The new front-mount VF 500 screed from Vögele is designed for use with the 8-foot Vision pavers, and is the shorter version of the successful 10-foot VF 600 screed for the 10-foot Vision pavers. The VF 500 is equipped with vibration across the full paving width, up to 15 feet, 6 inches. Its basic width is 8 feet, and it can be extended hydraulically up to 15 feet, 6 inches. With bolt-on extensions fitted, it builds up to a maximum width of 21 feet, 6 inches. The similar VF 600 has a basic width of 10 feet, infinitely variable from 10 feet to 19 feet, 6 inches, to a maximum width of 25 feet, 6 inches.

Grade-and-slope automation is controlled by Vögele’s exclusive Niveltronic Plus. With Niveltronic Plus, automated grade-and-slope control is integrated into the dual-screed control stations, allowing the operator to switch back and forth between normal screed functions and automated grade-and-slope controls.

The system permits automatic recognition of sensors connected for easy and quick setup. Calibrations of operating parameters are not required, as Navitronic Plus is designed to match Vögele’s hydraulic and control circuits.

Because the Niveltronic Plus system is integral with the paver’s control system, it is always easily accessible to the paving crew. With Niveltonic Plus, operators can also monitor slope directly from the screed control displays, eliminating the need for the use of smart levels.

Roadtec’s Interstate Pavers
The Roadtec asphalt pavers best fitted for interstate highway work are the RP-190e and RP-195e. Both machines are powered by Tier 4i 230-horsepower Cummins QSB 6.7 engines. Both the RP-190e and RP-195e are cooled by variable speed, hydraulically driven fans that provide cooling based on engine demand to enhance fuel efficiency and decrease noise levels.

All Roadtec pavers include such features as flow gates and delta plates to decrease material segregation and provide the operator with enhanced control over head of material.
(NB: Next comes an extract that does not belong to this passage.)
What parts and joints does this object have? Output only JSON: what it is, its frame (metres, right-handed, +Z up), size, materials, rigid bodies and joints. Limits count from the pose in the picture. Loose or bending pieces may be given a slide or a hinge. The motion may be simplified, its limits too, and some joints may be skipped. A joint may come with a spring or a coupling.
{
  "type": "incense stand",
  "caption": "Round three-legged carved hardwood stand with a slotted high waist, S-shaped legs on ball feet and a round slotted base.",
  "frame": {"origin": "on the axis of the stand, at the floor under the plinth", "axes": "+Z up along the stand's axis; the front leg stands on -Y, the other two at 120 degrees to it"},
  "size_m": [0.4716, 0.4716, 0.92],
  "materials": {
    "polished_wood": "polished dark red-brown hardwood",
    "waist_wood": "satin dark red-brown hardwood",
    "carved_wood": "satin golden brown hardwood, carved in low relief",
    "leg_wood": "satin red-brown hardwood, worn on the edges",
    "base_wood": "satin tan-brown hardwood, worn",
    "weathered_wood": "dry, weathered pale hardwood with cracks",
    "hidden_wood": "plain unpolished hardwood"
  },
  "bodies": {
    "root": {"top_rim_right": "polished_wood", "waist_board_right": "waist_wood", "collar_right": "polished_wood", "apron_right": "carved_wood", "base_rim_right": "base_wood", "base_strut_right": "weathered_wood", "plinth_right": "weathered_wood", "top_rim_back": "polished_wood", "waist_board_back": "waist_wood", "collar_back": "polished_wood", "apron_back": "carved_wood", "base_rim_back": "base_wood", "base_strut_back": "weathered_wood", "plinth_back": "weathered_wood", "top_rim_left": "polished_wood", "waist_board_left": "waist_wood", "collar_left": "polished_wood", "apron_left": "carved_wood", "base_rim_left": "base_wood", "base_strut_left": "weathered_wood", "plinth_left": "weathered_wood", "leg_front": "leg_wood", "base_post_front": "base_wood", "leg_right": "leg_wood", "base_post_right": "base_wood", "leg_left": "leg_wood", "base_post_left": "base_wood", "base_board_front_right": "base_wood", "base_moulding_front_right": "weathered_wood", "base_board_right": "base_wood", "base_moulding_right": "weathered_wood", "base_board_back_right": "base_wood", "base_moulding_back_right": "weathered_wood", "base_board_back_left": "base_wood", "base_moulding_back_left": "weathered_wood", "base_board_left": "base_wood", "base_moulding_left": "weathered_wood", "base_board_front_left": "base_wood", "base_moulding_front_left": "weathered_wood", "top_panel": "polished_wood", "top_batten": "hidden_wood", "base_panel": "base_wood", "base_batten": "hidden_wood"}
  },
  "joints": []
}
More durable wear parts are included on the Roadtec pavers to reduce operating costs and time spent replacing wear components.
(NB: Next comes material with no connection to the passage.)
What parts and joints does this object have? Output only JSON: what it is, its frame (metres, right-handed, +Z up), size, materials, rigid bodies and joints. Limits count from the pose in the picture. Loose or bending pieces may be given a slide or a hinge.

The RP-190e and RP-195e each have a base paving width of 10 feet. For an interstate job where paving width remains consistent, an Eagle 10 screed with rear-mounted hydraulic extensions is preferable. The Eagle 10 is electrically heated. The height of the screed is easily adjustable from the screed operator position. The screed control boxes on these two machines are also equipped with a screen displaying auger position and other important variables of the paver and screed.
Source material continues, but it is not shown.